SE (PRINCIPAL) ELEVATION: central entrance with boarded timber door. Flanking windows to each floor and one above.
NW ELEVATION: window to each floor to left of centre. Small rubble addition and adjacent concrete block addition (probably for water tank) to outer left.
SW ELEVATION: window to each floor to right of gable end.
NE ELEVATION: single storey lean-to concrete addition to right of gable end.
12-pane timber sash and case windows (panes largely missing). Caithness slate roof. Gablehead stacks with band courses to either side (NE and SW); round cans.
INTERIOR: plan intact. Box bed in separate recess with panelled timber door to ground floor room to left of entrance. Plain timber fireplace surrounds; that in room to right of entrance (kitchen) with cast-iron range.

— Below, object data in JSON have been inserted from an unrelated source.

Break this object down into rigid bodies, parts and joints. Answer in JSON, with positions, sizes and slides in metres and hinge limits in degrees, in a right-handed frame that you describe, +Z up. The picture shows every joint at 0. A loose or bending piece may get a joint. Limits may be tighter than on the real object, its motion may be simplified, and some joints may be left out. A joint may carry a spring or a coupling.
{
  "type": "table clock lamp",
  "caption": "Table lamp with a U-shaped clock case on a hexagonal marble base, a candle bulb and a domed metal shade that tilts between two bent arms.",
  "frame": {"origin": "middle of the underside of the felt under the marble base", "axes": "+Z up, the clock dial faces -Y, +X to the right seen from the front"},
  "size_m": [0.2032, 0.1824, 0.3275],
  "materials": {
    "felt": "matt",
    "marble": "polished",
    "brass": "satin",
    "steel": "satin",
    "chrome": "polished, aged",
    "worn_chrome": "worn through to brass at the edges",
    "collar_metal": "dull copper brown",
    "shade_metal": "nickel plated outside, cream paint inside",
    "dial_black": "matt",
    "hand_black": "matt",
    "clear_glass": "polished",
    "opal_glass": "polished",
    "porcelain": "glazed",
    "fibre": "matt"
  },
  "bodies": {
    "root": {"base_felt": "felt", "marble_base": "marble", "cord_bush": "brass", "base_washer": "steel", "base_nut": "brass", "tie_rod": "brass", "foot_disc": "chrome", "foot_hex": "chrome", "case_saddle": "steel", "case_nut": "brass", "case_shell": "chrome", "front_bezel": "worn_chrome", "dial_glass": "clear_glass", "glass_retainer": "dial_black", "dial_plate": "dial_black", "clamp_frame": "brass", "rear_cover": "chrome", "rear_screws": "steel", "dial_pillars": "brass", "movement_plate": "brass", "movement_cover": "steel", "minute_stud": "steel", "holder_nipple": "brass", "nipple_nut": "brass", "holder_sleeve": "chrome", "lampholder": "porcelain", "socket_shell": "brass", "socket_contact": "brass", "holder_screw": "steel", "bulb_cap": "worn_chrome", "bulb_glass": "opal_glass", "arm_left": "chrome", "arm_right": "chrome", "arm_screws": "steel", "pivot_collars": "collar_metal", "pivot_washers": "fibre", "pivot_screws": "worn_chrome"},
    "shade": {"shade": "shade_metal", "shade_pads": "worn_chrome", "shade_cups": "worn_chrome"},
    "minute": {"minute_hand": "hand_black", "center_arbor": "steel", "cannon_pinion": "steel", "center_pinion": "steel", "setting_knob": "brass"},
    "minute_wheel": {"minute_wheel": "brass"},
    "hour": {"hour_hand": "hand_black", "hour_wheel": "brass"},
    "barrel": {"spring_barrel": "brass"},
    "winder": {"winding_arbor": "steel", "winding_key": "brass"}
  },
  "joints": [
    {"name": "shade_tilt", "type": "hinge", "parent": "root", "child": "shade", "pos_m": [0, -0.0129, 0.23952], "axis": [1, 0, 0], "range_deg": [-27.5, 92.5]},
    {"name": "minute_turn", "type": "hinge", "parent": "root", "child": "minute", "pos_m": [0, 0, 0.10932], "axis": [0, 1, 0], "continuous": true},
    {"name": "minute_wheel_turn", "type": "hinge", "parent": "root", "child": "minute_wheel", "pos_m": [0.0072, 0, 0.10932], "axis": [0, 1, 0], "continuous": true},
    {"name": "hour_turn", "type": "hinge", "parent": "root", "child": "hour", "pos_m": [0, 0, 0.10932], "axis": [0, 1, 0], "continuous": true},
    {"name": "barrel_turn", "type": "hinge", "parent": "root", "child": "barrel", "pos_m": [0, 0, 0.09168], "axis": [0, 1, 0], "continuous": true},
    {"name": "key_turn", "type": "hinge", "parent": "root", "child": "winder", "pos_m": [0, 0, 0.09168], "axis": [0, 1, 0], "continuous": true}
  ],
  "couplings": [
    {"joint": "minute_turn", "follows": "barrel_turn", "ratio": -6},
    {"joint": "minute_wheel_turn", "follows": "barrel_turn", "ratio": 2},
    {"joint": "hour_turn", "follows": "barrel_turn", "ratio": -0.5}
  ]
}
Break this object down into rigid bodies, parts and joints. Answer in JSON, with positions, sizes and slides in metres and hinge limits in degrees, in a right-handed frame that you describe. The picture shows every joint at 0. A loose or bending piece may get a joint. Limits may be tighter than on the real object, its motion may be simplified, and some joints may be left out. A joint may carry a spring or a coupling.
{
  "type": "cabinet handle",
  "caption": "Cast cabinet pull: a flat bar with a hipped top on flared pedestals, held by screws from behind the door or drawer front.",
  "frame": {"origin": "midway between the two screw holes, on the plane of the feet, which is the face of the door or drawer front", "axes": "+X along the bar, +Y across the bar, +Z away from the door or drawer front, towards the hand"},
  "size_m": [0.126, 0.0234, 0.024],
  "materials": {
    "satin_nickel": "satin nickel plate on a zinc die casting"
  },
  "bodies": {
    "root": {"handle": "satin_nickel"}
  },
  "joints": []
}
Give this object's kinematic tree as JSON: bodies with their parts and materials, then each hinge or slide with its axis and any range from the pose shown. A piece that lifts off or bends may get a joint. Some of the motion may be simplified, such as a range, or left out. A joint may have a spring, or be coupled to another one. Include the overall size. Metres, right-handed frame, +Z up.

An intact superior quality farmhouse of late 18th/early 19th century date. It was the estate farm for Brough House (see separate list description) and was built at around the same time as the nearby house. The adjacent E-plan steading (see separate list description) dates from the later 19th century. The estate belonged to the Stewart family (Edward, the first laird, was an illegitimate son of Earl Robert Stewart of Orkney) from around the end of the 16th century until the middle of the 19th century (it was left to trustees by the 8th laird, James Stewart, in 1858). According to Fenton it belonged to the Traill family during the same period (the two families do appear to have been related however). In the early 1840's 'Mr Stewart of Brugh' was described as the head of one of only two families of independent fortune residing in the parish (then including Papa Westray, New Statistical Account). By 1880 it was certainly in the possession of the Traills of Holland (OS Name Book). It appears on the 1881 OS Map.